So it Goes.....

Thursday, April 12, 2007

One of my favorite stories about Kurt Vonnegut was relayed to me by a few professors that had taught at Iowa University for years. Apparently, a fun past time for him was to attend the final exams of classes that he didn't take (classes that were huge in numbers of students so he could test unnoticed), and about halfway through he'd throw a fit, as if he was a student that just reached the breaking point. He'd scream that he couldn't take it anymore, tear up his exam, throw the pieces in the air and run out of the room.
Why I never thought of this during my college days is beyond me! It just seems so necessary.

Kurt Vonnegut was one of the first writers that I fell in love with when I discovered that I actually enjoyed reading, regardless of the school system telling me that I should.
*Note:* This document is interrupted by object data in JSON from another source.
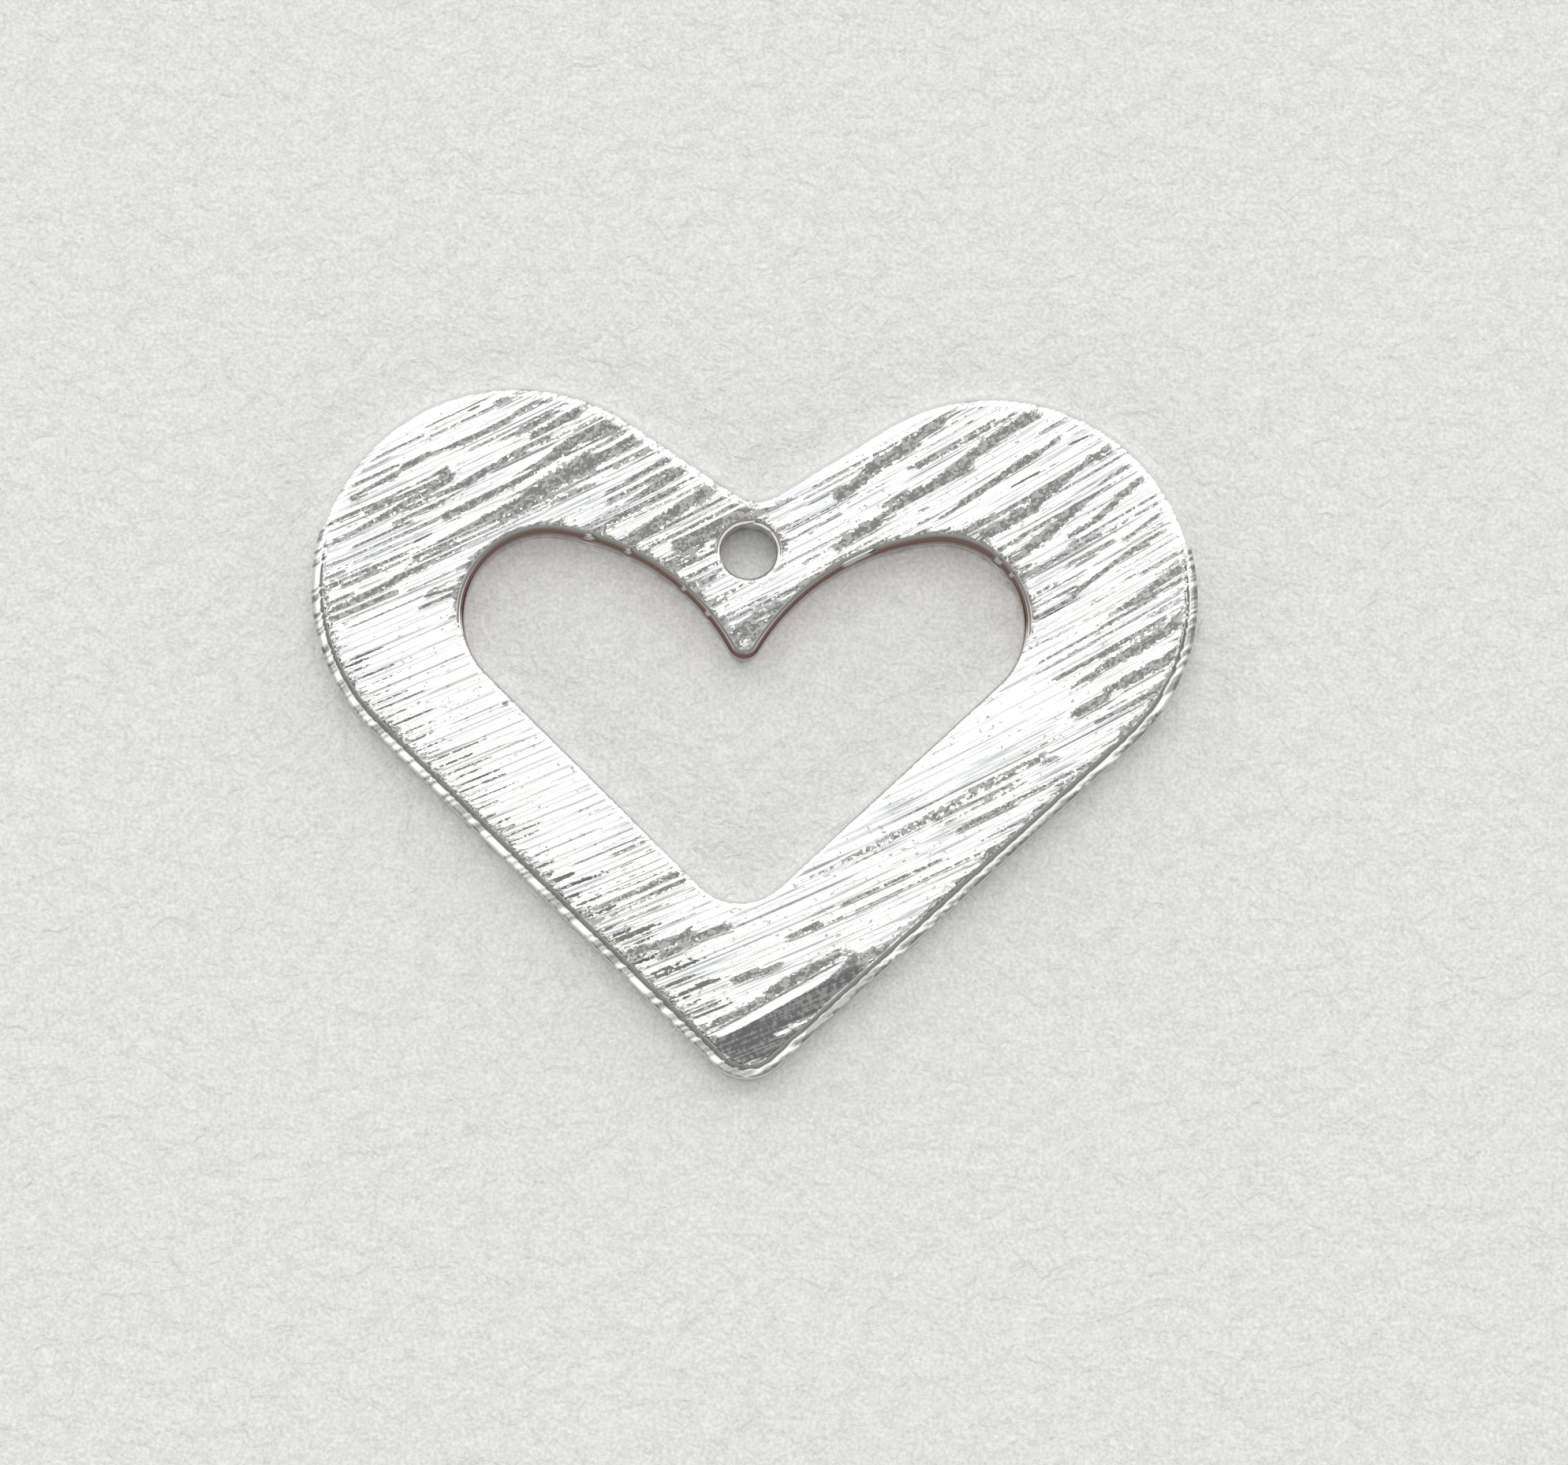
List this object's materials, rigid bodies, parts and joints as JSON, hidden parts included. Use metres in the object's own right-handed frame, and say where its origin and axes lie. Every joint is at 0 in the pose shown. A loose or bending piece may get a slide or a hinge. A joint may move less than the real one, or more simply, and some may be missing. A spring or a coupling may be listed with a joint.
{
  "type": "heart charm",
  "caption": "Flat heart charm punched from brushed sheet metal, with a heart-shaped window and a ring hole under the notch.",
  "frame": {"origin": "middle of the plate's width and height, in its back face", "axes": "+X to the right lobe, +Y up the heart to the notch and ring hole, +Z out of the brushed face"},
  "size_m": [0.0238, 0.0186, 0.0009],
  "materials": {
    "silver_plate": "silver-plated brass sheet, face brushed in coarse diagonal strokes, edges tumbled smooth"
  },
  "bodies": {
    "root": {"heart_plate": "silver_plate"}
  },
  "joints": []
}
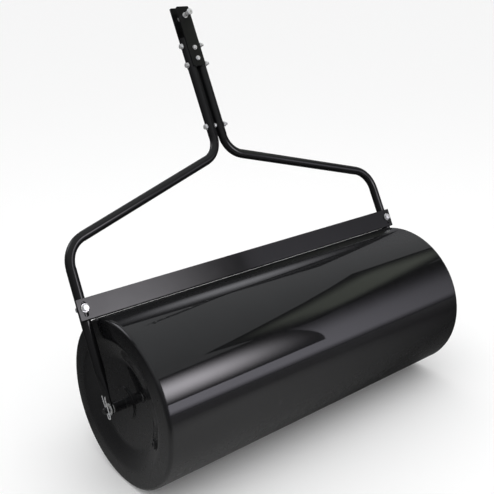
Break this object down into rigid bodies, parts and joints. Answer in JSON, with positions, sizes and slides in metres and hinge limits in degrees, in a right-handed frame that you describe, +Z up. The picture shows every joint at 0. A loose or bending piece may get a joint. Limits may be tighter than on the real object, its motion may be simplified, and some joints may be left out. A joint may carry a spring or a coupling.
{
  "type": "towed lawn roller",
  "caption": "Wide water-ballast lawn roller: a closed steel drum on a through axle, a bent-tube tow frame, an adjustable scraper bar and a pinned two-plate hitch.",
  "frame": {"origin": "the middle of the line where the drum rests on the ground, directly under the axle", "axes": "+X is the towing direction, +Y is left along the axle, +Z is up"},
  "size_m": [0.6854, 1.147, 1.1064],
  "materials": {
    "drum_paint": "high gloss black enamel",
    "frame_paint": "gloss black enamel",
    "bar_paint": "semi-gloss black enamel",
    "axle_steel": "black coated steel rod",
    "zinc_steel": "bright zinc plated",
    "spring_steel": "bright zinc plated spring wire",
    "bush_nylon": "moulded nylon, black",
    "seal_rubber": "moulded rubber"
  },
  "bodies": {
    "axle_set": {"axle": "axle_steel", "thrust_washers": "zinc_steel", "axle_washers": "zinc_steel"},
    "drum": {"drum_shell": "drum_paint", "end_cap_left": "drum_paint", "end_cap_right": "drum_paint", "axle_sleeve": "drum_paint", "hub_plate_left": "drum_paint", "hub_plate_right": "drum_paint", "bush_left": "bush_nylon", "bush_right": "bush_nylon", "filler_socket": "drum_paint"},
    "plug": {"fill_plug": "axle_steel", "plug_seal": "seal_rubber"},
    "tow_frame": {"frame_tube_left": "frame_paint", "frame_tube_right": "frame_paint", "hitch_plate_upper": "frame_paint", "hitch_plate_lower": "frame_paint", "hitch_bolts": "zinc_steel", "hitch_washers": "zinc_steel", "hitch_nuts": "zinc_steel", "clamp_bolts": "zinc_steel", "clamp_washers": "zinc_steel", "clamp_nuts": "zinc_steel", "tube_spacers": "zinc_steel", "scraper_bolts": "zinc_steel", "scraper_washers": "zinc_steel", "scraper_nuts": "zinc_steel"},
    "scraper": {"scraper_bar": "bar_paint"},
    "pin": {"hitch_pin": "zinc_steel"},
    "pin_clip": {"hitch_pin_clip": "spring_steel"},
    "clip_left": {"axle_clip_left": "spring_steel"},
    "clip_right": {"axle_clip_right": "spring_steel"}
  },
  "joints": [
    {"name": "drum_spin", "type": "hinge", "parent": "axle_set", "child": "drum", "pos_m": [0, 0, 0.2175], "axis": [0, 1, 0], "continuous": true},
    {"name": "frame_tilt", "type": "hinge", "parent": "axle_set", "child": "tow_frame", "pos_m": [0, 0, 0.2175], "axis": [0, 1, 0], "range_deg": [-122, 74]},
    {"name": "scraper_adjust", "type": "slide", "parent": "tow_frame", "child": "scraper", "axis": [0.454, 0, 0.891], "range_m": [0, 0.015]},
    {"name": "hitch_pin_turn", "type": "hinge", "parent": "tow_frame", "child": "pin", "pos_m": [0.43674, 0, 1.07465], "axis": [-0.891, 0, 0.454], "continuous": true},
    {"name": "hitch_clip_pull", "type": "slide", "parent": "pin", "child": "pin_clip", "axis": [0.454, 0, 0.891], "range_m": [0, 0.035]},
    {"name": "axle_clip_left_pull", "type": "slide", "parent": "axle_set", "child": "clip_left", "axis": [-0.454, 0, -0.891], "range_m": [0, 0.048]},
    {"name": "axle_clip_right_pull", "type": "slide", "parent": "axle_set", "child": "clip_right", "axis": [-0.454, 0, -0.891], "range_m": [0, 0.048]},
    {"name": "fill_plug_out", "type": "slide", "parent": "drum", "child": "plug", "axis": [0.3118, 0.945, 0.0989], "range_m": [0, 0.03]}
  ]
}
His writing is simple and unpretentious, yet filled with a dark humor and subjects that are usually so off the wall that one would think that they couldn't be taken seriously....yet he could make them seem plausible.
It was with his books that I discovered that the strange ideas that I had swimming around in my own head might actually have a place in this world...a realization that I owe him greatly for.

For about a year of my life, I worked as the kitchen manager for a small, strange Tex-Mex restaurant known as Diamond Dave's in Iowa City. The kitchen window was situated just so, so that I had a near full view of the dining area beyond. One day, Kurt Vonnegut came in. He was in town to speak at the University, the same University that he threw stuff around in....and if I'm correct, the same University he was eventually kicked out of.
Needless to say, I was freaking out. I begged one of the waitresses to approach him and ask his name. Reluctantly, she did. She returned to tell me that I was wrong, that he claimed that his name was something about killing a fish. "Killgore Trout?!" I asked. She agreed. I then told he that she was stupid and I hated her. This was not uncommon. I constantly said this to many of the wait staff and they always laughed it off thinking that I was kidding, when more often than not, I wasn't.
This was when I was twenty years old, and still very self conscious and introverted/shy....and I didn't have the balls to approach him myself. That is probably for the best, all things considered, for I was wearing a damn hat that had chili peppers all over it....but I still sometimes kick myself thinking that I might have met one of my greater influences, maybe even had the chance to thank him and shook his hand....or at least get told to Fuck Off while he sat drinking margarita after margarita.
For the record...he likes his chimichanga almost burnt, and he wanted a hot sauce that he could "taste".

Goodbye Mr. Vonnegut....and thank you.